### AIM OF THE TASK
The entire listing is to be repeated verbatim.

— begin DATA SHOWN —

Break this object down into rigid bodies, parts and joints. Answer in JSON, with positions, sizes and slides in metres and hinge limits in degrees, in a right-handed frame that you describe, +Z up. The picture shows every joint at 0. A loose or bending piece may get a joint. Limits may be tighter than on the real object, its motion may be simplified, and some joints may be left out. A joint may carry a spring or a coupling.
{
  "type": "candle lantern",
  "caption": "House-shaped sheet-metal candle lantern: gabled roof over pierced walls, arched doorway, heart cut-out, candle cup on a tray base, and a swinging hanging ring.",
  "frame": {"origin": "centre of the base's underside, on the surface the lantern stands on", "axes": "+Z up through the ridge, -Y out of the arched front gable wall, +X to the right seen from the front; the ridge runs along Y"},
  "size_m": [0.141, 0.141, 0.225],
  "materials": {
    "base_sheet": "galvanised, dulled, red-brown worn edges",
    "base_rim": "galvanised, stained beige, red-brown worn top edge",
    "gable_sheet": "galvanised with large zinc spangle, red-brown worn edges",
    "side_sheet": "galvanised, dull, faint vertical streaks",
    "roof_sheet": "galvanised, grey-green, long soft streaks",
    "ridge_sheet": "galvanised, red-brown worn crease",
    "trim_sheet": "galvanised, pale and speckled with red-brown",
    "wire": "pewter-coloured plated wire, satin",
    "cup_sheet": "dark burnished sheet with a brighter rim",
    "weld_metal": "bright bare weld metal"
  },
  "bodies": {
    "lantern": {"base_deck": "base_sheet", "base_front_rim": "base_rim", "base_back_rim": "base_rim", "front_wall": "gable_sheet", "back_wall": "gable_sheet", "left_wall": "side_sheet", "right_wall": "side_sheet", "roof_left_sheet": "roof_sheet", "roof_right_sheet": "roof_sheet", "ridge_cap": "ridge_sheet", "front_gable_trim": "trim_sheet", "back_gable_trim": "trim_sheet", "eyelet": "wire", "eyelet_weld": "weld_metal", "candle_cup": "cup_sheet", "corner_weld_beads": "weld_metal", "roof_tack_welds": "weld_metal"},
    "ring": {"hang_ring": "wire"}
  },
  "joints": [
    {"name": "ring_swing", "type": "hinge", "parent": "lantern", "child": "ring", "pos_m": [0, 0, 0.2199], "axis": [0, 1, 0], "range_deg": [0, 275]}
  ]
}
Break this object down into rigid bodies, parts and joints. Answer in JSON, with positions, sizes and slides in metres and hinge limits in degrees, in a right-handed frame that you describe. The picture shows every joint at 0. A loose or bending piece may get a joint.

— end DATA SHOWN —

### WORKED SOLUTION
Break this object down into rigid bodies, parts and joints. Answer in JSON, with positions, sizes and slides in metres and hinge limits in degrees, in a right-handed frame that you describe, +Z up. The picture shows every joint at 0. A loose or bending piece may get a joint. Limits may be tighter than on the real object, its motion may be simplified, and some joints may be left out. A joint may carry a spring or a coupling.
{
  "type": "candle lantern",
  "caption": "House-shaped sheet-metal candle lantern: gabled roof over pierced walls, arched doorway, heart cut-out, candle cup on a tray base, and a swinging hanging ring.",
  "frame": {"origin": "centre of the base's underside, on the surface the lantern stands on", "axes": "+Z up through the ridge, -Y out of the arched front gable wall, +X to the right seen from the front; the ridge runs along Y"},
  "size_m": [0.141, 0.141, 0.225],
  "materials": {
    "base_sheet": "galvanised, dulled, red-brown worn edges",
    "base_rim": "galvanised, stained beige, red-brown worn top edge",
    "gable_sheet": "galvanised with large zinc spangle, red-brown worn edges",
    "side_sheet": "galvanised, dull, faint vertical streaks",
    "roof_sheet": "galvanised, grey-green, long soft streaks",
    "ridge_sheet": "galvanised, red-brown worn crease",
    "trim_sheet": "galvanised, pale and speckled with red-brown",
    "wire": "pewter-coloured plated wire, satin",
    "cup_sheet": "dark burnished sheet with a brighter rim",
    "weld_metal": "bright bare weld metal"
  },
  "bodies": {
    "lantern": {"base_deck": "base_sheet", "base_front_rim": "base_rim", "base_back_rim": "base_rim", "front_wall": "gable_sheet", "back_wall": "gable_sheet", "left_wall": "side_sheet", "right_wall": "side_sheet", "roof_left_sheet": "roof_sheet", "roof_right_sheet": "roof_sheet", "ridge_cap": "ridge_sheet", "front_gable_trim": "trim_sheet", "back_gable_trim": "trim_sheet", "eyelet": "wire", "eyelet_weld": "weld_metal", "candle_cup": "cup_sheet", "corner_weld_beads": "weld_metal", "roof_tack_welds": "weld_metal"},
    "ring": {"hang_ring": "wire"}
  },
  "joints": [
    {"name": "ring_swing", "type": "hinge", "parent": "lantern", "child": "ring", "pos_m": [0, 0, 0.2199], "axis": [0, 1, 0], "range_deg": [0, 275]}
  ]
}
Break this object down into rigid bodies, parts and joints. Answer in JSON, with positions, sizes and slides in metres and hinge limits in degrees, in a right-handed frame that you describe. The picture shows every joint at 0. A loose or bending piece may get a joint.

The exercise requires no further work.